Will Adams, a spokesman for Rep. Tom Tancredo (R-Colo.), an outspoken advocate of stronger immigration laws, called the study an "an interesting intellectual exercise" by liberals that is "useless . . . because no one's talking about" employing mass deportation as a tactic.

"No one's talking about buying planes, trains and automobiles to get them out of the country," Adams said. "The vast number of illegal immigrants are coming for jobs. Congressman Tancredo wants to go after the employers."

Political Splits on Immigration Reflect Voters' Ambivalence

Tuesday, January 3rd, 2006

The Washington Post's Dan Balz offers a superficial analysis of the issues here. It seems to be discussing the WaPo/ABC News December 2005 poll in this PDF file, but some of the questions he talks about aren't in that document.
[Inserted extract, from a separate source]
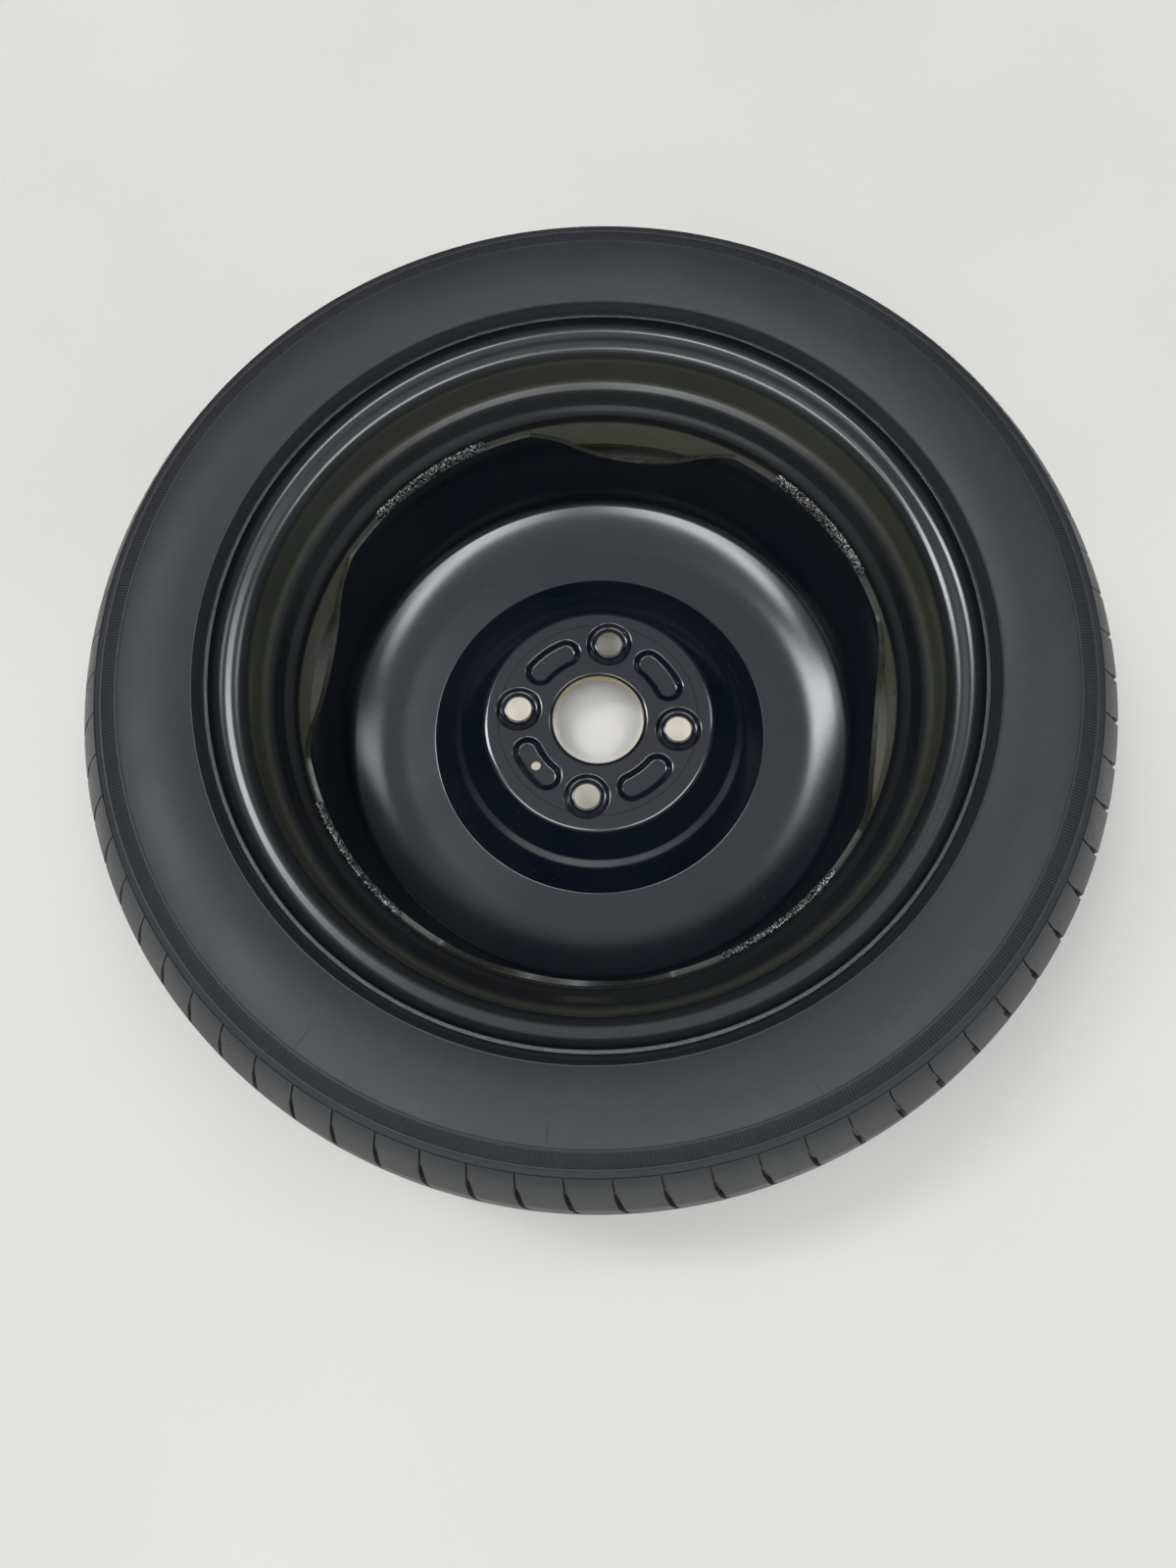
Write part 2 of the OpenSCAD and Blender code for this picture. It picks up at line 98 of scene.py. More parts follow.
class WheelColours(bpy.types.PropertyGroup):
    """Base colours of the finishes."""
    rubber: FloatVectorProperty(name="Tyre rubber", description="Charcoal rubber", subtype="COLOR", size=4,
                                default=(0.027, 0.029, 0.032, 1.0))
    # Painted reflection: the blue cast in this black stands in for the bluish light it reflects.
    disc_paint: FloatVectorProperty(name="Disc paint", description="Glossy black", subtype="COLOR", size=4,
                                    default=(0.0025, 0.0045, 0.0090, 1.0))
    rim_paint: FloatVectorProperty(name="Rim paint", description="Satin black", subtype="COLOR", size=4,
                                   default=(0.007, 0.008, 0.009, 1.0))
    # Partly painted light: the olive is the thin coat's own, but it is made lighter to stand in for light on
    # the seat and the well.
    olive_coat_and_bounce_light: FloatVectorProperty(name="Thin paint", description="Olive cast where the coat is thin",
                                    subtype="COLOR", size=4, default=(0.160, 0.168, 0.112, 1.0))
    plating: FloatVectorProperty(name="Plating", description="Golden tone of the hole walls", subtype="COLOR",
                                 size=4, default=(0.46, 0.37, 0.15, 1.0))
    brass: FloatVectorProperty(name="Brass", description="Valve tube and core", subtype="COLOR", size=4,
                               default=(0.62, 0.46, 0.20, 1.0))
    floor: FloatVectorProperty(name="Floor", description="Pale floor", subtype="COLOR", size=4,
                               default=(0.70, 0.665, 0.625, 1.0))


def bent_line(corners, turn=7.0, longest=5.0):
    """Profile through corners (a, b, bend radius), whose first and last are plain ends.

    Each bend is the arc that touches both legs: its centre lies on their bisector at radius / sin(half angle),
    and its points are the start spoke turned in equal steps. Straight stretches are split evenly.
    """
    pts = np.array([c[:2] for c in corners], float)
    line = [pts[:1]]
    for i in range(1, len(pts) - 1):
        u, v = pts[i - 1] - pts[i], pts[i + 1] - pts[i]
        u, v = u / np.linalg.norm(u), v / np.linalg.norm(v)
        half, radius = math.acos(np.clip(u @ v, -1, 1)) / 2, corners[i][2]
        bisector = (u + v) / np.linalg.norm(u + v)
        centre = pts[i] + bisector * radius / math.sin(half)
        spoke = pts[i] + u * radius / math.tan(half) - centre
        hand = math.copysign(1.0, u[1] * v[0] - u[0] * v[1])
        sweep = hand * (math.pi - 2 * half)
        a = np.linspace(0, sweep, max(3, math.ceil(abs(math.degrees(sweep)) / turn) + 1))
        arc = np.stack([spoke[0] * np.cos(a) - spoke[1] * np.sin(a),
                        spoke[0] * np.sin(a) + spoke[1] * np.cos(a)], 1) + centre
        line.append(arc)
    line.append(pts[-1:])
    rough = np.concatenate(line)
    out = [rough[:1]]
    for p, q in zip(rough[:-1], rough[1:]):
        n = max(1, math.ceil(np.linalg.norm(q - p) / longest))
        out.append(p + (q - p) * np.linspace(0, 1, n + 1)[1:, None])
    return np.concatenate(out)


def normals_of(line):
    """Left normals of a profile: each point's mean leg direction, turned a quarter left, and longer in a bend
    so that a sheet keeps its thickness."""
    legs = np.diff(line, axis=0)
    legs = legs / np.linalg.norm(legs, axis=1)[:, None]
    mean = np.concatenate([legs[:1], legs[:-1] + legs[1:], legs[-1:]])
    mean = mean / np.linalg.norm(mean, axis=1)[:, None]
    stretch = 1 / np.concatenate([[1.0], np.sum(mean[1:-1] * legs[1:], axis=1), [1.0]])
    return np.stack([-mean[:, 1], mean[:, 0]], 1) * stretch[:, None]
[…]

When I find the full poll I'll post more information, but for now consider this:

The Post-ABC poll asked whether illegal immigrants who are working here should be given the opportunity to keep their jobs and eventually apply for legal status, or be rounded up and deported to their native countries.

And this:

Conservative anti-immigration advocates controlled the debate last month in the House

And this:

Bush has tried to satisfy those who want to tighten the borders without alienating Hispanic voters, the nation's fastest-growing voting bloc.

UPDATE: Balz uses "rounded up and deported" above, but the actual question asked is a bit more reasonable:

Do you think illegal immigrants who are living and working in the United States now (should be offered a chance to keep their jobs and eventually apply for legal status), or do you think they (should be deported back to their native country)?

It's still a bit of a false choice since another alternative or a component of either choice would be to encourage many of those here to deport themselves. I'll bet if they had asked a question like that they would have gotten a good deal of "strongly agrees".